0

We have a pretty simple setup with NGINX sitting on the front and a backend server (on a separate physical server) that provides the content.

Nginx then caches content based on the EXPIRES and Cache-Control headers set by the origin server.

We noticed that NGINX was not issuing 304 headers to images that were not in the local NGINX cache when the If-Modified-Since header was sent by the client. Instead, it would issue a 200 with the full data file.

To fix this, we applied:

proxy_set_header If-Modified-Since $http_if_modified_since

So then the If-Modified-Since header was passed to the backend and of course, it returned correctly with the 304 header - great.

But what we noticed was that NGINX would cache this 304 response and deliver future responses as 304 to clients even without the If-Modified-Since header.

How can we disable caching of 304 responses and fix this issue?

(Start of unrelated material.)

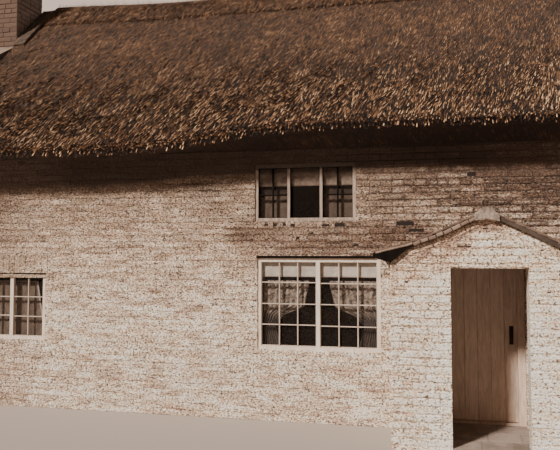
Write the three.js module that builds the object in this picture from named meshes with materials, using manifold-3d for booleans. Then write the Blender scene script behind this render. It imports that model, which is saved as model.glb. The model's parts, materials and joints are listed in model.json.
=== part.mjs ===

Thank you for your help, suggestions, and tips in advance.

Ted Wilmont
  • 463
  • 2
  • 9
  • 20

1 Answers1

0

You should be replace that with

proxy_cache_revalidate on

as it is indicated in Nginx documentation

proxy_cache_revalidate instructs NGINX to use conditional GET requests when refreshing content from the origin servers. If a client requests an item that is cached but expired as defined by the cache control headers, NGINX includes the If-Modified-Since field in the header of the GET request it sends to the origin server. This saves on bandwidth, because the server sends the full item only if it has been modified since the time recorded in the Last-Modified header attached to the file when NGINX originally cached it.